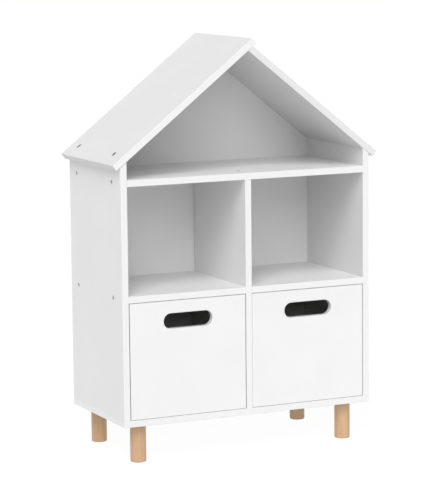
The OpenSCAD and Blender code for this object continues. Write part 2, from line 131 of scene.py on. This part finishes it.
class Tree:
    """Adds nodes to a material or a world, and links them."""

    def __init__(self, owner):
        owner.use_nodes = True
        self.owner = owner
        self.node_tree = owner.node_tree
        self.node_tree.nodes.clear()

    def feed(self, socket, value):
        """Sets a socket to a number, a vector or a colour, or links it to another node's output."""
        if isinstance(value, bpy.types.NodeSocket):
            self.node_tree.links.new(value, socket)
        elif socket.type == "RGBA":
            socket.default_value = (*value, 1.0)
        else:
            socket.default_value = value

    def add(self, kind, inputs=None, **settings):
        """A node of that kind, with its settings and what its inputs are fed with."""
        node = self.node_tree.nodes.new("ShaderNode" + kind)
        for key, value in settings.items():
            setattr(node, key, value)
        for key, value in (inputs or {}).items():
            self.feed(node.inputs[key], value)
        return node

    def math(self, operation, a, b=0.0):
        return self.add("Math", {0: a, 1: b}, operation=operation).outputs[0]

    def spread(self, value, span=NOISE_RANGE, to=(0.0, 1.0)):
        """A value's range, the span, stretched to another one."""
        ends = {"From Min": span[0], "From Max": span[1], "To Min": to[0], "To Max": to[1]}
        return self.add("MapRange", {"Value": value, **ends}).outputs["Result"]

    def mixed(self, factor, a, b):
        """The colour a, going over to b with the factor."""
        inputs = {MIX_FACTOR: factor, MIX_A: a, MIX_B: b}
        return self.add("Mix", inputs, data_type="RGBA").outputs[MIX_RESULT]


class SurfaceTree(Tree):
    """The nodes of one of the object's materials."""

    def __init__(self, name):
        super().__init__(bpy.data.materials.new(name))
        where = self.add("TexCoord")
        self.coords = where.outputs["Object"]
        self.normal = where.outputs["Normal"]

    def long_coords(self, share):
        """The object's coordinates, with Z reduced to a share, so that a texture is long along Z."""
        inputs = {"Vector": self.coords, "Scale": (1.0, 1.0, share)}
        return self.add("Mapping", inputs).outputs["Vector"]

    def noise(self, vector, scale, detail=2.0, roughness=0.5):
        inputs = {"Vector": vector, "Scale": scale, "Detail": detail, "Roughness": roughness}
        return self.add("TexNoise", inputs).outputs["Fac"]

    def clouded(self, white, scale):
        """A white with the faintest clouding."""
        clouds = self.spread(self.noise(self.coords, scale=scale, detail=3.0))
        return self.mixed(clouds, grey(white), grey(CLOUDED * white))

    def bump(self, height, strength, distance, under=None):
        """The normal of a surface with that height on it, over the bumps under it."""
        inputs = {"Height": height, "Strength": strength, "Distance": distance}
        if under is not None:
            inputs["Normal"] = under
        return self.add("Bump", inputs).outputs["Normal"]

    def finish(self, color, roughness, normal, **fixed):
        """The material. Its fixed inputs, with _ for the spaces in their names, are the same all over."""
        inputs = {"Base Color": color, "Roughness": roughness, "Normal": normal}
        inputs.update((key.replace("_", " "), value) for key, value in fixed.items())
        shader = self.add("BsdfPrincipled", inputs)
        self.add("OutputMaterial", {"Surface": shader.outputs[0]})
        return self.owner


# ---- Boards: white skin, edge strips, and chipboard in their holes ----

def large_face_normal(node):
    """The way in which one of a board's two large faces looks."""
    return max(NODES[node].data.polygons, key=lambda face: face.area).normal.copy()


def turn_to_axes(node):
    """How far a board is turned about Y to lie along the axes."""
    normal = large_face_normal(node)
    return 0.0 if abs(normal.y) > ALONG else -math.atan2(normal.x, normal.z)


def board_box(node):
    """Middle and half size of a board, once it is turned to the axes."""
    turn = Matrix.Rotation(turn_to_axes(node), 3, "Y")
    points = [turn @ vertex.co for vertex in NODES[node].data.vertices]
    low = Vector(min(point[axis] for point in points) for axis in range(3))
    high = Vector(max(point[axis] for point in points) for axis in range(3))
    return (low + high) / 2, (high - low) / 2


def depth_in_board(tree, node):
    """How deep a point lies inside the board's outer faces: nothing on them, and more in a hole."""
    middle, half = board_box(node)
    turn = (0.0, turn_to_axes(node), 0.0)
    turned = tree.add("Mapping", {"Vector": tree.coords, "Rotation": turn, "Location": -middle})
    away = tree.add("VectorMath", {0: turned.outputs["Vector"]}, operation="ABSOLUTE").outputs[0]
    depth = tree.add("VectorMath", {0: half, 1: away}, operation="SUBTRACT").outputs[0]
    depths = tree.add("SeparateXYZ", {0: depth}).outputs
    return tree.math("MINIMUM", tree.math("MINIMUM", depths[0], depths[1]), depths[2])


def looks_along(tree, way):
    """1 on faces that look along a way or straight against it, and 0 on those that look across it."""
    facing = tree.add("VectorMath", {0: tree.normal, 1: way}, operation="DOT_PRODUCT").outputs["Value"]
    return tree.math("GREATER_THAN", tree.math("ABSOLUTE", facing), ALONG)


def chipboard(tree):
    """Pressed chips of light and dark wood."""
    chips = tree.add("TexVoronoi", {"Vector": tree.coords, "Scale": 900.0}).outputs["Color"]
    return tree.mixed(tree.add("SeparateXYZ", {0: chips}).outputs[0], CHIP_DARK, CHIP_LIGHT)


def board(slot, node):
    """White laminated board: a satin skin with a fine pebbled grain and the faintest clouding."""
    tree = SurfaceTree(slot + "_" + node)
    # The boards listed with whites of their own take whites with painted light and shade in them
    white, strip_white, end_white = WHITES_WITH_PAINTED_LIGHT.get(node, BOARD_WHITES)
    grain = tree.noise(tree.coords, scale=1400.0, roughness=0.6)
    waves = tree.noise(tree.coords, scale=60.0, detail=1.0)
    skin = tree.mixed(looks_along(tree, FRONT), grey(end_white), grey(strip_white))
    skin = tree.mixed(looks_along(tree, large_face_normal(node)), skin, tree.clouded(white, scale=9.0))
    # A bin front's finger slot is white inside, and the holes of the other boards are bare
    if slot == "white_board":
        inside = tree.math("GREATER_THAN", depth_in_board(tree, node), SKIN)
        skin = tree.mixed(inside, skin, chipboard(tree))
    roughness = tree.spread(grain, to=LAMINATE_ROUGHNESS)
    wavy = tree.bump(waves, strength=0.04, distance=0.3 * MM)
    normal = tree.bump(grain, strength=0.10, distance=0.10 * MM, under=wavy)
    return tree.finish(skin, roughness, normal, Specular_IOR_Level=LAMINATE_SPECULAR)


# ---- Other materials ----

def hardboard(name):
    """Thin white faced hardboard, smooth, with the finest fibres."""
    tree = SurfaceTree(name)
    color = tree.clouded(HARDBOARD_WHITE, scale=14.0)
    fibres = tree.noise(tree.coords, scale=900.0, detail=3.0, roughness=0.7)
    normal = tree.bump(fibres, strength=0.12, distance=0.12 * MM)
    return tree.finish(color, tree.spread(fibres, to=HARDBOARD_ROUGHNESS), normal)


def beech(name, roughness_range):
    """Beech, its grain along Z: soft growth bands, fine grain and the short dark flecks of its rays."""
    tree = SurfaceTree(name)
    bands = tree.noise(tree.long_coords(0.06), scale=90.0, detail=3.0, roughness=0.55)
    grain = tree.noise(tree.long_coords(0.035), scale=700.0, detail=3.0, roughness=0.6)
    cells = tree.add("TexVoronoi", {"Vector": tree.long_coords(0.18), "Scale": 900.0})
    dashes = tree.spread(cells.outputs["Distance"], span=(0.10, 0.22), to=(1.0, 0.0))
    patches = tree.noise(tree.coords, scale=400.0, detail=1.0)
    some = tree.spread(patches, span=(0.50, 0.62), to=(0.0, 0.55))
    wood = tree.mixed(tree.spread(bands, span=(0.35, 0.65), to=(0.0, 0.7)), BEECH_LIGHT, BEECH_DARK)
    wood = tree.mixed(tree.spread(grain, span=(0.40, 0.75), to=(0.0, 0.35)), wood, BEECH_DARK)
    wood = tree.mixed(tree.math("MULTIPLY", dashes, some), wood, BEECH_FLECK)
    normal = tree.bump(grain, strength=0.12, distance=0.10 * MM)
    return tree.finish(wood, tree.spread(grain, to=roughness_range), normal)


def zinc(name, tone, edge_tone):
    """Zinc plated steel, dulled and finely brushed, with another tone at grazing angles."""
    tree = SurfaceTree(name)
    brushing = tree.noise(tree.long_coords(0.2), scale=2500.0)
    dark_tone = tuple(BRUSHED * channel for channel in tone)
    color = tree.mixed(tree.spread(brushing), tone, dark_tone)
    roughness = tree.spread(brushing, to=ZINC_ROUGHNESS)
    normal = tree.bump(brushing, strength=0.15, distance=0.03 * MM)
    return tree.finish(color, roughness, normal, Metallic=1.0, Specular_Tint=grey(edge_tone))


# By material slot, or by node where one differs from its slot; each laminated board has its own
MATERIALS = {
    "white_hardboard": hardboard("white_hardboard"),
    "beech_leg": beech("beech_leg", LACQUERED_ROUGHNESS),
    "dowel_wood": beech("dowel_wood", RAW_WOOD_ROUGHNESS),
    "zinc_steel": zinc("zinc_steel", ZINC, ZINC_EDGE),
    # The top shelf's screw gets the near black copy of the zinc: painted shade
    "top_shelf_screw": zinc("dark_zinc", PAINTED_SHADE_ZINC, PAINTED_SHADE_ZINC_EDGE),
}


def dress(node, slot):
    """Gives a node of the frame its material."""
    materials = NODES[node].data.materials
    materials.clear()
    materials.append(MATERIALS.get(node) or MATERIALS.get(slot) or board(slot, node))


# ---- Floor and background, white to the camera, with the object's shadow on the floor ----

def shown_ray(tree):
    """1 for rays of the camera, mirrors and glass, and 0 for the light that surfaces pass on."""
    path = tree.add("LightPath")
    glossy = tree.math("MAXIMUM", path.outputs["Is Camera Ray"], path.outputs["Is Glossy Ray"])
    return tree.math("MAXIMUM", glossy, path.outputs["Is Transmission Ray"])


def floor_material():
    """The floor as it lights the object, and as the camera sees it."""
    tree = Tree(bpy.data.materials.new("studio_floor"))
    lit = []
    for share, strength in ((FLOOR_PALE, FLOOR_LIGHT), (FLOOR_SHADED, FLOOR_GLOW)):
        diffuse = tree.add("BsdfDiffuse", {"Color": grey(share)})
        emission = tree.add("Emission", {"Color": grey(1.0), "Strength": strength})
        lit.append(tree.add("AddShader", {0: diffuse.outputs[0], 1: emission.outputs[0]}).outputs[0])
    both = tree.add("MixShader", {0: shown_ray(tree), 1: lit[0], 2: lit[1]})
    tree.add("OutputMaterial", {"Surface": both.outputs[0]})
    return tree.owner


def make_floor():
    half = FLOOR_SIZE / 2
    corners = [(-half, -half, 0), (half, -half, 0), (half, half, 0), (-half, half, 0)]
    mesh = bpy.data.meshes.new("studio_floor")
    mesh.from_pydata(corners, [], [(0, 1, 2, 3)])
    mesh.materials.append(floor_material())
    floor = bpy.data.objects.new("studio_floor", mesh)
    bpy.context.scene.collection.objects.link(floor)


def make_world():
    tree = Tree(bpy.data.worlds.new("studio"))
    strength = tree.spread(shown_ray(tree), span=(0.0, 1.0), to=(WORLD_LIGHT, 1.0))
    background = tree.add("Background", {"Color": grey(1.0), "Strength": strength})
    tree.add("OutputWorld", {"Surface": background.outputs[0]})
    bpy.context.scene.world = tree.owner


def make_lamp(name, azimuth, elevation, irradiance):
    """A sun lamp, of which only the direction counts: it shines against its own Z."""
    light = bpy.data.lights.new(name, "SUN")
    light.energy = irradiance
    light.angle = math.radians(LAMP_ANGLE)
    lamp = bpy.data.objects.new(name, light)
    around, up = math.radians(azimuth), math.radians(elevation)
    to_lamp = Vector((math.sin(around) * math.cos(up), -math.cos(around) * math.cos(up), math.sin(up)))
    lamp.rotation_mode = "QUATERNION"
    lamp.rotation_quaternion = to_lamp.to_track_quat("Z", "Y")
    bpy.context.scene.collection.objects.link(lamp)


def make_camera():
    """The camera, which looks straight down until it is turned by 90 degrees to look level."""
    data = bpy.data.cameras.new("camera")
    data.sensor_width = SENSOR
    data.lens = LENS
    data.clip_end = CAMERA_REACH
    camera = bpy.data.objects.new("camera", data)
    bpy.context.scene.collection.objects.link(camera)
    turn = Matrix.Rotation(math.radians(CAMERA_TURN), 4, "Z")
    tilt = Matrix.Rotation(math.radians(90 + CAMERA_TILT), 4, "X")
    roll = Matrix.Rotation(math.radians(CAMERA_ROLL), 4, "Z")
    camera.matrix_world = Matrix.Translation(CAMERA_AT) @ turn @ tilt @ roll
    bpy.context.scene.camera = camera


for subpart in frame["record"]["subparts"]:
    dress(subpart["node"], subpart["material_slot"])
make_floor()
make_world()
for lamp_values in LAMPS:
    make_lamp(*lamp_values)
make_camera()
bpy.context.scene.view_settings.view_transform = "Standard"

+ + +

**Your instructions**. Output exactly the leading lines of the data, up to and including the line marked by "socket.default_value = value".

**Result below**.
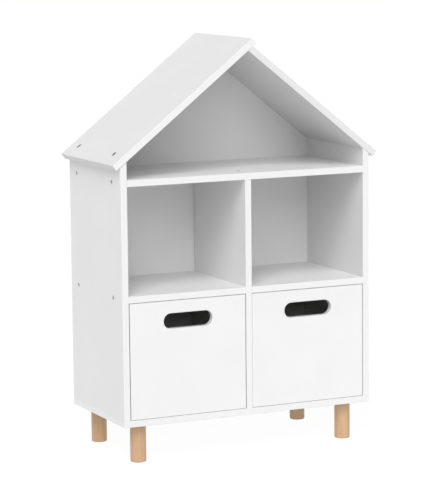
The OpenSCAD and Blender code for this object continues. Write part 2, from line 131 of scene.py on. This part finishes it.
class Tree:
    """Adds nodes to a material or a world, and links them."""

    def __init__(self, owner):
        owner.use_nodes = True
        self.owner = owner
        self.node_tree = owner.node_tree
        self.node_tree.nodes.clear()

    def feed(self, socket, value):
        """Sets a socket to a number, a vector or a colour, or links it to another node's output."""
        if isinstance(value, bpy.types.NodeSocket):
            self.node_tree.links.new(value, socket)
        elif socket.type == "RGBA":
            socket.default_value = (*value, 1.0)
        else:
            socket.default_value = value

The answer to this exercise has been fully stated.